Rejected by eHarmony...again!

Hey, I didn’t get rejected either, so it must not be so bad. I did get some matches this morning, so I’ll check them out after work and report back.

I figured this would happen, but I tried anyway. Imagine a school district blocking an internet dating site. Sheesh.

After hearing Dr. Neil Clark Warren interviewed by Terry Gross, I know I would be rejected. Gays and lesbians need not apply.

What we really need is an eDiscord service. “We specialize in hooking you up in shallow relationships with wildly inappropriate people that your friends and family will despise,” have some pornstar in a devil costume do the commercial, fade to black with this adorable couple screaming baseless accusations at each other. Rejection criteria will be anyone with a shred of optimism as regards dating or the opposite sex.

This could totally be a hit. I’d pay for those matches.

Heh.

I basically already had that, in the form of some well-meaning friends who, being unable to bear my singleness, shoved any fool they could find at me. Maybe they could start the service.

I’m proud to announce I’m part of the “unmatchable” club.

By the way, I was completely unconvinced by my personnality analysis, and, though better, I didn’t find that Eharmony’s definition of my ideal match was very good.

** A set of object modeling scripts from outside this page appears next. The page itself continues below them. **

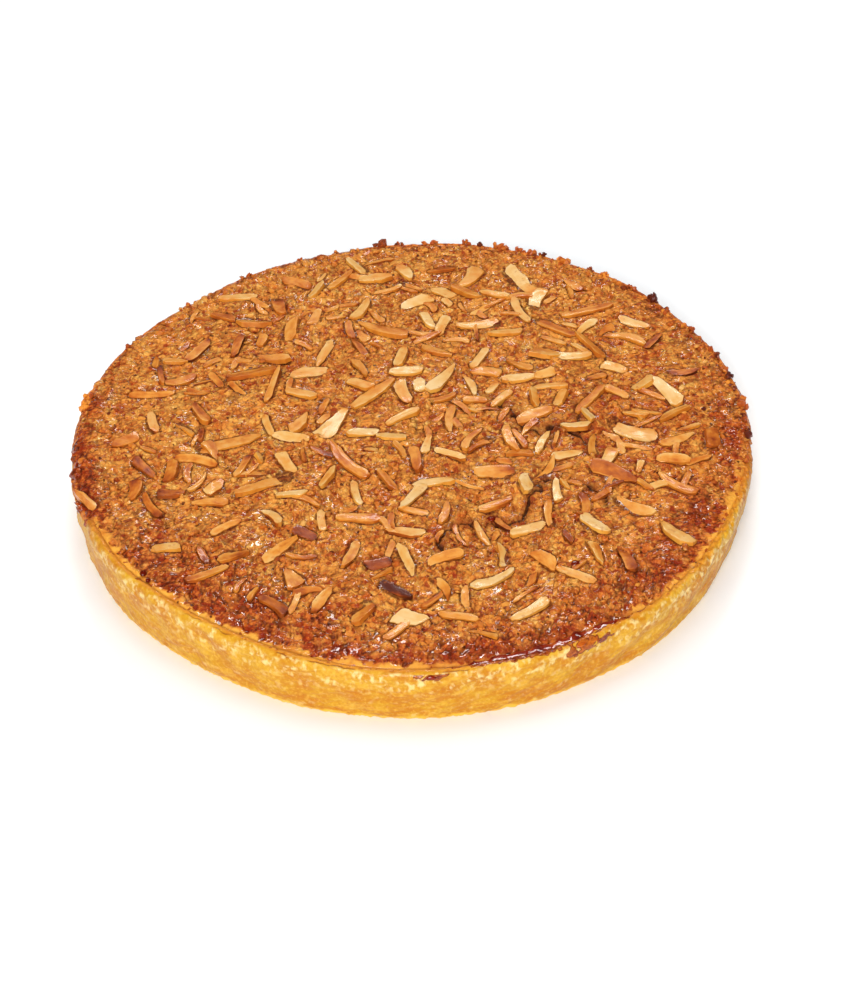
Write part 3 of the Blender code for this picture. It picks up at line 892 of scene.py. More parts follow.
def case_point(angle, inset_share, share):
    """Point of the case's outside or lip in full relief, pushed straight out or up: the lip is jagged,
    has a crack along it, and lies lower where the filling covers it. Gives the crack's depth as well."""
    thickness = wall_thickness(angle)
    inset = inset_share * thickness
    outwards = case_relief(angle, share)
    point = wall_point(angle, inset - outwards * (1 - inset_share), share)
    wander = 0.4 * MM * ripples_round(angle, 0, 44, 20, (14, 70))
    wander = wander + 0.12 * MM * ripples_round(angle, 0, 46, 30, (2.5, 7))
    crack = bell(inset - CRACK_INSET - wander, CRACK_WIDTH) * rise_between(share, 0.9, 0.96)
    crack = crack * crack_strength(angle)
    top = rise_between(share, 0.84, 0.97)
    jagged = ripples_round(angle, inset, 45, 40, (1.4, 8), (2, 5))
    lift = top * LIP_JAGGED * lip_looseness(angle) * jagged - crack * CRACK_DEPTH
    point[..., 2] += lift - covered(angle) * COVERED_LIP_DROP * (1 + 1.4 * leftness(angle)) * top
    return point, crack


def make_case(finish):
    """The pastry case: its section carried round the tart, closed by a flat underside and a floor."""
    inset, share = (part[:, None] for part in case_section())
    angle = np.linspace(0, FULL_TURN, CASE_COLUMNS, endpoint=False)[None, :]
    angle, inset, share = np.broadcast_arrays(angle, inset, share)
    wall, crack = case_point(angle, inset, share)
    wall[0, :, 2] = 0
    under = wall[:1] * np.array(UNDER_RINGS)[:, None, None]
    floor = wall[-1:] * np.array((1.0, 1.0, 0)) * np.array(FLOOR_RINGS)[:, None, None]
    grid = np.concatenate((under, wall, floor + np.array((0, 0, BASE_THICKNESS))))
    numbers = np.arange(grid[..., 0].size).reshape(grid.shape[:2])
    points = np.concatenate((grid.reshape(-1, 3), ((0, 0, 0), (0, 0, BASE_THICKNESS))))
    shades = {}
    for name, values in case_shades(angle, inset, share, crack).items():
        shades[name] = carried_on(values, len(under), len(floor))
    faces = tube(numbers, numbers.size, numbers.size + 1)
    made = piece("crust", points, faces, finish, "pastry_case", shades)
    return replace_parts(made, "pastry_case")


def carried_on(values, under, floor):
    """A shade of the wall's rows, carried on to the rows under and inside it and to both middles."""
    rows = np.concatenate((np.repeat(values[:1], under, 0), values, np.repeat(values[-1:], floor, 0)))
    return np.append(rows.ravel(), (values[0, 0], values[-1, 0]))


def case_shades(angle, inset, share, crack):
    """Where the case is blotched, yellow at its foot (partly a painted warm reflection), floury with painted
    highlights, baked orange, cracked (shade painted in the crack), or covered.
    """
    height = share * RIM_HEIGHT
    clouds = ripples_round(angle, height, 51, 40, (6, 30), (4, 16))
    outside = 1 - rise_between(inset, 0.05, 0.3)
    low = rise_between(share, 0.75, 0.25) * outside
    streaky = ripples_round(angle, height, 52, 60, (4, 16), (1.2, 3.5))
    blotch = low * rise_between(clouds + 0.4 * streaky, 0.1, 1.4) * 0.8
    edge = ripples_round(angle, 0, 53, 30, (3, 20))
    # the yellow foot, partly a painted warm reflection from below
    foot = rise_between(share, 0.12 + 0.02 * edge, 0.06 + 0.015 * edge)
    patches = ripples_round(angle, height, 54, 50, (5, 22), (2.5, 9))
    band = rise_between(share, 0.45, 0.86) * (1 - rise_between(inset, 0.15, 0.4))
    loose = lip_looseness(angle)
    # floury flecks and painted highlights up the wall, along the lip and over the outside
    flour_and_painted_highlight = band * rise_between(patches, -1.0 - loose, 0.8)
    flour_and_painted_highlight = np.maximum(flour_and_painted_highlight, 0.4 * outside * rise_between(patches, 0.6, 1.6))
    baked = rise_between(inset, 0.25, 0.6) * (1 - 0.35 * loose)
    return {
        "blotch": blotch,
        "foot": foot,
        "flour_and_painted_highlight": flour_and_painted_highlight * (1 - covered(angle)),
        "baked": baked,
        "crack": crack,
        "caramel": caramel_on_case(angle, inset * wall_thickness(angle), share),
        "covered": covered(angle) * rise_between(share + 0.02 * edge, 0.86, 0.93),
    }


# ---------------------------------------------------------------- the filling

TOP_STEPS = 304
SIDE_RINGS = (0.2, 0.6)  # of the rim's height, below the top's border
SPREAD_UNDER = 0.6 * MM  # how far the filling reaches into the case where the lip shows
COVER_INSET = 0.2 * MM  # how far inside the case's outer face it ends where it covers the lip
RAGGED = 0.45 * MM
ROLL_WIDTH = 2.6 * MM  # of the filling's rounded border, where it covers the lip
ROLL_DROP = 2.6 * MM
ROLL_WIDER = 4.2 * MM  # by so much on the left
ROLL_SWELL = 1.1 * MM  # by so much the filling rises over the lip
BAND_WIDTH = 1.9 * MM  # of the smooth golden edge along the case
CHUNKS = (  # of the paste: size, height, depth of the crevices between them, seed
    (4.6 * MM, 0.55 * MM, 0.55 * MM, 61),
    (2.6 * MM, 0.4 * MM, 0.4 * MM, 62),
)
CHUNK_BEND = 0.6 * MM  # by so much their sides wander
SLIVER_TROUGH = 0.4 * MM  # depth of the paste under a sliver
SLIVER_BANK = 0.2 * MM  # height of the paste heaped round it
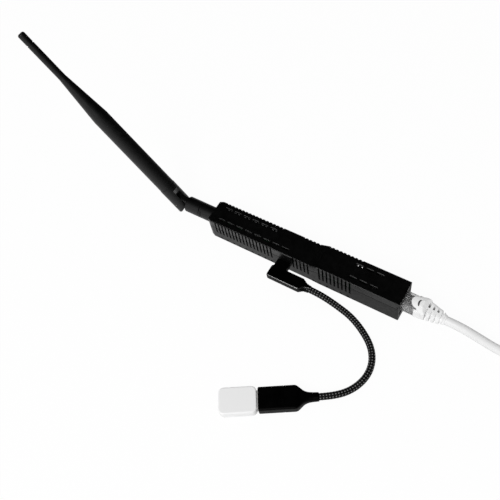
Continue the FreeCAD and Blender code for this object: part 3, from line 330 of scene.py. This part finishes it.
def seenDirectly(tree, kinds):  # one where a ray of any of these kinds looks
    rays = tree.nodes.new("ShaderNodeLightPath")
    total = rays.outputs[kinds[0]]
    for kind in kinds[1:]:
        larger = tree.nodes.new("ShaderNodeMath")
        larger.operation = "MAXIMUM"
        tree.links.new(total, larger.inputs[0])
        tree.links.new(rays.outputs[kind], larger.inputs[1])
        total = larger.outputs["Value"]
    return total


def product(tree, first, second):
    times = tree.nodes.new("ShaderNodeMath")
    times.operation = "MULTIPLY"
    tree.links.new(first, times.inputs[0])
    tree.links.new(second, times.inputs[1])
    return times.outputs["Value"]


def axes(tree, kind):  # X, Y and Z of the floor's or the sky's coordinates
    coordinates = tree.nodes.new("ShaderNodeTexCoord")
    parts = tree.nodes.new("ShaderNodeSeparateXYZ")
    tree.links.new(coordinates.outputs[kind], parts.inputs["Vector"])
    return parts.outputs


def makeFloor():  # white to the camera, and darker behind and to the right in gloss
    bpy.ops.mesh.primitive_plane_add(size=studio["floorSize"], location=(0, 0, studio["floorHeight"]))
    floor = nameActive("floor")
    finish, tree, shader = newFinish("floor_white", 0.9, 0.0)
    shader.inputs["Base Color"].default_value = linear(studio["floorGrey"])
    glow = tree.nodes.new("ShaderNodeEmission")
    place = axes(tree, "Object")
    shaded = product(tree, fade(tree, place["Y"], *studio["floorBehind"]),
                     fade(tree, place["X"], *studio["floorRight"]))
    level = tree.nodes.new("ShaderNodeMix")
    level.inputs["A"].default_value = 1.0
    tree.links.new(seenDirectly(tree, ("Is Glossy Ray",)), level.inputs["Factor"])
    tree.links.new(shaded, level.inputs["B"])
    tree.links.new(level.outputs["Result"], glow.inputs["Strength"])
    mix = tree.nodes.new("ShaderNodeMixShader")
    share = tree.nodes.new("ShaderNodeMath")
    share.operation = "MULTIPLY"
    share.inputs[1].default_value = studio["floorGlow"]
    seen = seenDirectly(tree, ("Is Camera Ray", "Is Glossy Ray", "Is Transmission Ray"))
    tree.links.new(seen, share.inputs[0])
    tree.links.new(share.outputs["Value"], mix.inputs["Fac"])
    tree.links.new(shader.outputs["BSDF"], mix.inputs[1])
    tree.links.new(glow.outputs["Emission"], mix.inputs[2])
    tree.links.new(mix.outputs["Shader"], tree.nodes["Material Output"].inputs["Surface"])
    paint(floor, finish)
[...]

A word of warning. Maybe two or three years ago there was a similar thread. I was still married at the time and I filled out the profile to see if I would be rejected or not. At the very end they ask if you are single, separated, divorced, widowed, etc. I checked “separated” and they told me that separated people aren’t allowed. The fucking back button was disabled and I couldn’t redo it. I spent half an hour on their god damned survey and I couldn’t get the result. I guess you could say that it served me right because I had no intention of using the service but still…

Man, that’s a long test.

A really long test.

…and:

It’s not just you.

I didn’t get rejected. Boo. Their description of my best match started out promising–described to a tee my current honey, in fact–but subsequent pages just seemed middle of the road. “Your ideal match is neither +X nor -X…” over and over.

Its description of me had some statements that were wildly inaccurate, but the overall jist–you are a capable, competent kind of gal–was what people keep telling me. Sniff I wish I wasn’t so competent. I want help.

Screw eHarmony. I tried it once years ago, and I got rejected too. So this year when I hit the dating circuit I tried Match to unbelievable success. No problem finding people to date there…

Hee!

Speak for yourself…

Stranger

Sorry. I’m just saying there’s no need to fret because eHarmony rejects you. I tried Yahoo! Personals and the Onion Personals and got very little attention or response. I copied the exact same profile to Match, and I had four dates with different girls consecutively, and all led to a second date. I’m just saying, if one service doesn’t work, try another one. I don’t know why, but with both Yahoo and the Onion, perhaps 5% of the girls I wrote to wrote me back. I had no luck with them. With Match, it was closer to 33%. However, other friends of mine had the opposite results. It seems that different types hang out on different sites, so just check around.

I was rejected about 10 months back in a different way from them. I used humor in my profile…not realizing they’d see it as lying as they have a “NO LYING” rule in their policy. I had gone the whole opposite route. Like reverse psychology. I think I had in my proflie something like: “Don’t pick me. I’m ugly. I’m hideous. Seriously. I make warts on a pig’s butt look attractive. I have no life, I talk to my cats as if they were people, eye kant spel. Why would you ever want to be matched up with me?”
The entire thing was much more exaggertated than that. It was to the point where you could tell I was being funny…or at least trying to. But two days later I received an email from them saying they were deleting my account due to some kind of “Lying and Deceit Clause” or something like that.

So I said, “ah well…screw 'em”.

Ladies, if you’re feeling bad about being rejected by eHarmony, I suggest you try eTdn. Far better. Send a picture and a list of ticklish spots.

My company blocks Myspace as an internet dating site. WTF?